■ EXERCISE PROMPT
Look in the material below for the line with "# Plugs over the screws, flush with the back" and the line with "obj.parent = empty", then set down exactly those two lines and all lines between, nothing more.

■ SUPPLIED INFORMATION
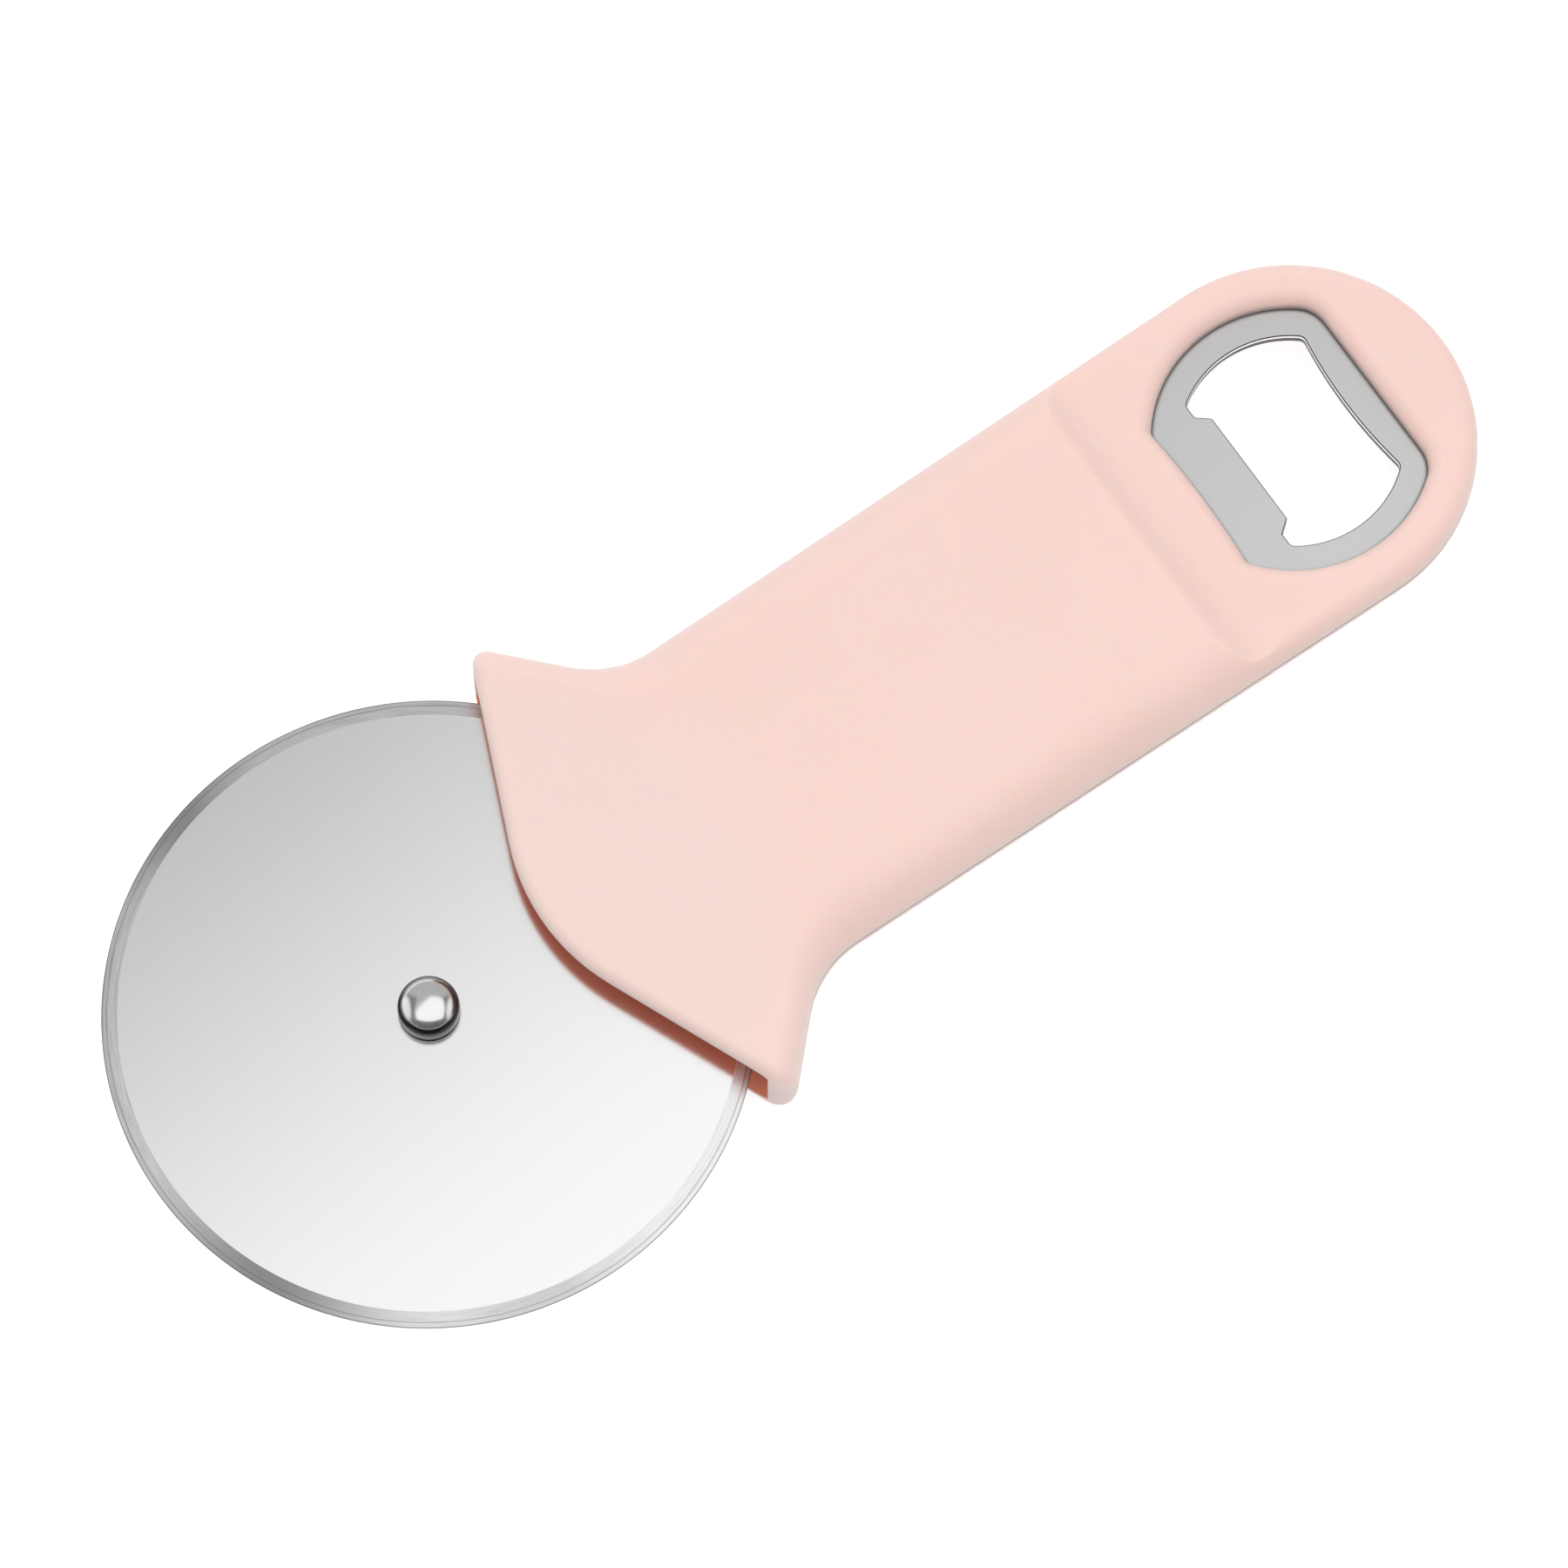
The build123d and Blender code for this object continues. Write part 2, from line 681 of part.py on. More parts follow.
# Screws that join the shells, driven from the back
shell_seat_z = screw_well_depth
shell_screw = screw_form(mid_z + shell_screw_engagement - shell_seat_z)
with BuildPart() as shell_screws:
    with Locations(*[(x, y, shell_seat_z) for x, y in shell_screw_places]):
        add(shell_screw)
shell_screws.part.label = "shell_screws"
export_step(shell_screws.part, "parts/shell_screws.step")

# The shorter screw at the opener end
end_seat_z = paddle_back_z + screw_well_depth
short_screw = screw_form(mid_z + end_screw_engagement - end_seat_z)
with BuildPart() as end_screw:
    with Locations((*end_screw_place, end_seat_z)):
        add(short_screw)
end_screw.part.label = "end_screw"
export_step(end_screw.part, "parts/end_screw.step")

# Screws that hold the arm to the back shell, driven from inside
arm_screw = screw_form(arm_top_z - arm_screw_skin)
with BuildPart() as arm_screws:
    with Locations(*[Location((x, y, arm_top_z), (180, 0, 0)) for x, y in arm_screw_places]):
        add(arm_screw)
arm_screws.part.label = "arm_screws"
export_step(arm_screws.part, "parts/arm_screws.step")

# Plugs over the screws, flush with the back
plug_places = [(x, y, 0) for x, y in shell_screw_places] + [(*end_screw_place, paddle_back_z)]
for number, place in enumerate(plug_places, start=1):
    with BuildPart(Plane.XY.offset(place[2])) as screw_plug:
        with BuildSketch(Plane.XY.offset(place[2])):
            with Locations(place[:2]):
                Circle(head_radius)
        extrude(amount=plug_thickness)
        fillet(screw_plug.edges().group_by(Axis.Z)[0], plug_edge_radius)
    screw_plug.part.label = f"screw_plug_{number}"
    export_step(screw_plug.part, f"parts/screw_plug_{number}.step")
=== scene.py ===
"""The looks of the pizza cutter: finishes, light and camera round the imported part, in metres."""

import json
from math import pi, radians

import bmesh
import bpy
from mathutils import Matrix, Vector


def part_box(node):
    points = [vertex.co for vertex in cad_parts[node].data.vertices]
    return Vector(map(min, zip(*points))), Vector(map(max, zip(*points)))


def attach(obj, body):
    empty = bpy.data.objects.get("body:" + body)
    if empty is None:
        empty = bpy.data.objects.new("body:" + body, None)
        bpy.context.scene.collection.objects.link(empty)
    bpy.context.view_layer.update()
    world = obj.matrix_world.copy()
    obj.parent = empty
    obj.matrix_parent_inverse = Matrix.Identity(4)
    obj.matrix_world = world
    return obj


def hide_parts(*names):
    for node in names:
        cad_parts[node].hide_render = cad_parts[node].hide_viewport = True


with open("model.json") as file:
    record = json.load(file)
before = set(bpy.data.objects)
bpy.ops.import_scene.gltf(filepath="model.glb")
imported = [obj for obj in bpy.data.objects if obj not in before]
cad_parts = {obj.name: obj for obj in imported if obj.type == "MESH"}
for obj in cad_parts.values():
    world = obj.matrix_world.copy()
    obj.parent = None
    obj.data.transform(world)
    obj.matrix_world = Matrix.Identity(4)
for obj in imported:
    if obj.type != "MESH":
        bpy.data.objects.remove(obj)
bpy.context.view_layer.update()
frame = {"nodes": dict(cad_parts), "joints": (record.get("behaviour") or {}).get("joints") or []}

MM = 0.001

# Places that the frame gives
wheel_low, wheel_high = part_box("cutting_wheel")
rivet_low, rivet_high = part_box("axle_rivet")
bush_low, bush_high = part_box("axle_bush")
wheel_joint = frame["joints"][0]["pos_m"]
axle_x = wheel_joint[0]
mid_z = wheel_joint[2]
wheel_radius = (wheel_high.x - wheel_low.x) / 2
running_clearance = 0.05 * MM
well_clearance = 2.7 * MM
well_radius = wheel_radius + well_clearance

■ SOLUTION
# Plugs over the screws, flush with the back
plug_places = [(x, y, 0) for x, y in shell_screw_places] + [(*end_screw_place, paddle_back_z)]
for number, place in enumerate(plug_places, start=1):
    with BuildPart(Plane.XY.offset(place[2])) as screw_plug:
        with BuildSketch(Plane.XY.offset(place[2])):
            with Locations(place[:2]):
                Circle(head_radius)
        extrude(amount=plug_thickness)
        fillet(screw_plug.edges().group_by(Axis.Z)[0], plug_edge_radius)
    screw_plug.part.label = f"screw_plug_{number}"
    export_step(screw_plug.part, f"parts/screw_plug_{number}.step")
=== scene.py ===
"""The looks of the pizza cutter: finishes, light and camera round the imported part, in metres."""

import json
from math import pi, radians

import bmesh
import bpy
from mathutils import Matrix, Vector


def part_box(node):
    points = [vertex.co for vertex in cad_parts[node].data.vertices]
    return Vector(map(min, zip(*points))), Vector(map(max, zip(*points)))


def attach(obj, body):
    empty = bpy.data.objects.get("body:" + body)
    if empty is None:
        empty = bpy.data.objects.new("body:" + body, None)
        bpy.context.scene.collection.objects.link(empty)
    bpy.context.view_layer.update()
    world = obj.matrix_world.copy()
    obj.parent = empty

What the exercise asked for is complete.